Similarly, "11" is obtained as the number of times that the two
screen display function is used and "6", "4", "1", "0", and "0" are
obtained, respectively, as the numbers of times that "two screens",
"two screen display", "to display in two screens", "two maps", and
"twin view", which are the words registered for the two screen
display function, are recognized by the voice recognition unit
3.
[0037] Further, "2" is obtained as the number of times that the map
enlargement function is used and "1", "1", and "0" are obtained,
respectively, as the numbers of times that "enlargement", "detail",
and "enlarged display", which are the words registered for the map
enlargement function, are recognized by the voice recognition unit
3. Still further, "7" is obtained as the number of times that the
map reduction function is used and "3", "1", and "3" are obtained,
respectively, as the numbers of times that "reduction", "wide
area", and "reduced display", which are the words registered for
the map reduction function, are recognized by the voice recognition
unit 3. Still further, "0" is obtained as the number of times that
the music reproduction function is used and "0", "0", and "0" are
obtained, respectively, as the numbers of times that "music
reproduction", "to reproduce music", and "music start", which are
the words registered for the music reproduction function, are
recognized by the voice recognition unit 3.
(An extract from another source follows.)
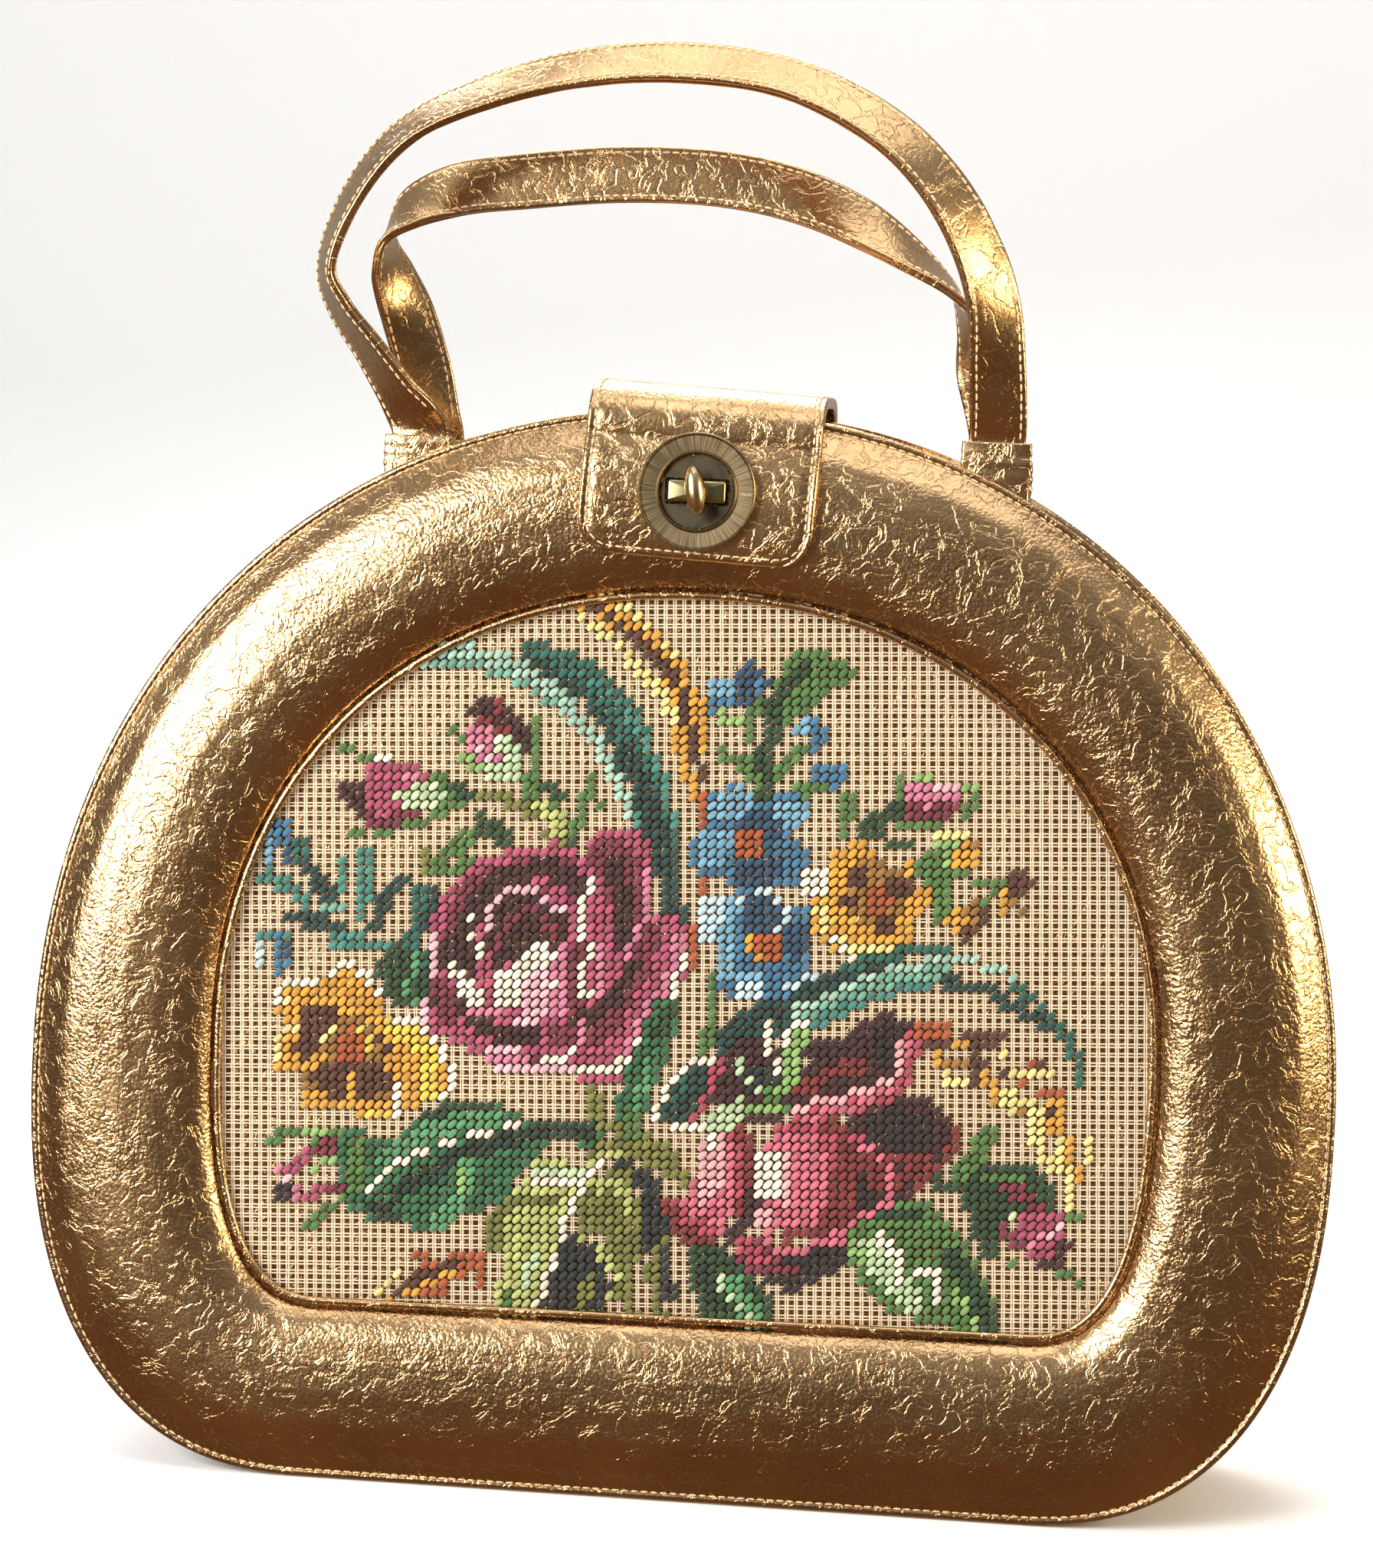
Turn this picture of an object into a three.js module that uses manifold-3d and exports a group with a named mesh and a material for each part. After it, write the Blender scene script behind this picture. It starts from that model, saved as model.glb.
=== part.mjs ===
// A gold leather handbag with a needlepoint window in its front panel.
// Millimetres, +Z up, front facing -Y. The origin is under the middle of the base.
import * as THREE from "three";
import { mergeVertices } from "three/addons/utils/BufferGeometryUtils.js";
import Module from "manifold-3d";

const wasm = await Module();
wasm.setup();

// Driving dimensions of the two D-shaped panels
const panelHalfWidth = 178.2;
const panelHeight = 297.1;
const panelWidestAt = 112.6;
const panelTopPower = 2.106;
const panelLowPower = 2.398;
const panelBaseHalf = 97.5;
const panelLeanDeg = 4.8;
const footHalfDepth = 42;
const padRise = 10;
const gap = 0.3;

// The window in the front pad, with the needlepoint canvas in it
const windowHalfWidth = 128.8;
const windowHeight = 199.3;
const windowWidestAt = 74.3;
const windowTopPower = 2.141;
const windowLowPower = 2.617;
const windowBaseHalf = 95.3;
const windowShift = 2.3;
const windowAboveBase = 48.4;
const windowTurnDeg = 0.6;
const canvasThickness = 2;
const boardThickness = 1.7;
const rimWidth = 2.2;
const rimHeight = 2.2;

// The gusset strip between the panels
const gussetThickness = 1.8;
const flangeWidth = 4.6;
const gussetShoulder = 8;
const gussetFold = 13;
const foldStart = 90;
const baseCornerHeight = 26;
const mouthHalfWidth = 93;

// The closing tab
const tabWidth = 64;
const tabThickness = 3.2;
const tabCornerRadius = 10;
const tabClear = 2.7;
const tabSeat = 0.8;
const tabTurnDeg = 2.6;
const tabEndAcross = 0.84;
const tabBackEndAcross = 0.62;

// The turn lock, placed by a share of the border above the window
const lockAcross = 0.4737;
const lockDiameter = 32;
const lockThickness = 2;
const lockRimRise = 0.7;
const lockBead = 0.9;
const lockEdgeRound = 0.5;
const lockWellDiameter = 20.2;
const lockSlotWidth = 18;
const lockSlotHeight = 7.2;
const lockSlotCorner = 1;
const barWidth = 15.8;
const barHeight = 6;
const barBevel = 0.8;
const knobWidth = 5.6;
const knobLength = 13.4;
const knobHeight = 6;
const knobPinDiameter = 2.6;
const knobPinDepth = 4;
const pinClearance = 0.3;

// The two handles and the leather collars that hold their ends
const strapWidth = 15.5;
const strapThickness = 2.6;
const strapHalfSpacing = 79;
const strapFoot = 262;
const strapGrip = 6;
const strapLead = 1;
const collarWall = 1.1;
const collarClearance = 0.35;
const collarCorner = 0.7;
const collarSwell = 0.5;
const collarFoot = 259;
const frontLeftCollarTop = 287;
const frontRightCollarTop = 291.5;
const backCollarTop = 286;
const frontHandleRise = 103;
const frontHandleReach = 7;
const backHandleRise = 75;
const backHandleReach = 7;

const lean = THREE.MathUtils.degToRad(panelLeanDeg);
const { smoothstep, lerp, degToRad } = THREE.MathUtils;

const panelShape = {
  halfWidth: panelHalfWidth,
  height: panelHeight,
  widestAt: panelWidestAt,
  topPower: panelTopPower,
  lowPower: panelLowPower,
  baseHalf: panelBaseHalf,
};
const windowShape = {
  halfWidth: windowHalfWidth,
  height: windowHeight,
  widestAt: windowWidestAt,
  topPower: windowTopPower,
  lowPower: windowLowPower,
  baseHalf: windowBaseHalf,
};

// Steps along the lower corner and along the crown of an outline
const cornerSteps = 12;
const crownSteps = 16;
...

[0038] Next, a word in which the number of times that a function is
used is not less than a predetermined value N (where N is a
positive integer) and in which the number of times that the word is
recognized by the voice recognition unit 3 is not more than a
predetermined value M (where M is zero or a positive integer) is
selected as a word to be deleted (step ST21). A selection block of
the present invention is composed of the processing of this step
ST21.
[0039] At this point, assuming that N=1 and M=1, in the specific
example shown in FIG. 6, the words that are selected as words to be
deleted when the step ST21 is performed are: "to display in one
screen", and "one map", which are the words registered for the one
screen display function; "to display in two screens", "two maps",
and "twin view", which are the words registered for the two display
function; "enlargement", "detail", and "enlarged display", which
are the words registered for the map enlargement function; "wide
area" which is the word registered for the map reduction function;
and "music reproduction", "to reproduce music", and "music start",
which are the words registered for the music reproduction
function.
[0040] Next, in a case where all the words belonging to a certain
function are selected as words to be selected, these words are
withdrawn from the words to be selected (step ST22). A withdrawal
block of the present invention is composed of the processing of
this step ST22. With the processing of this step ST22, in the
specific example shown in FIG. 6, "enlargement", "detail", and
"enlarged display", which are all the words registered for the map
enlargement function, and "music reproduction", "to reproduce
music", and "music start", which are all the words registered for
the music reproduction function, are withdrawn from the words to be
deleted.
[0041] Next, it is checked whether or not there still is (remains)
the word to be deleted even after the processing of step ST21 and
step ST22 are performed (step ST23). Here, if it is determined that
there still is the word to be deleted, the word to be deleted is
deleted from the words to be checked to in the voice recognition
dictionary 2 (step ST24). A change block of the present invention
is composed of the processing of these steps ST23 and ST24.
[0042] With the processing of these steps ST23 and ST24, in the
specific example shown in FIG. 6, "to display in one screen" and
"one map", which are the words registered for the one screen
display function, "to display in two screens", "two maps", and
"twin view", which are the words registered for the two screen
display function, and "wide range", which is the word registered
for the map reduction function, are deleted from the words to be
checked in the voice recognition dictionary 2.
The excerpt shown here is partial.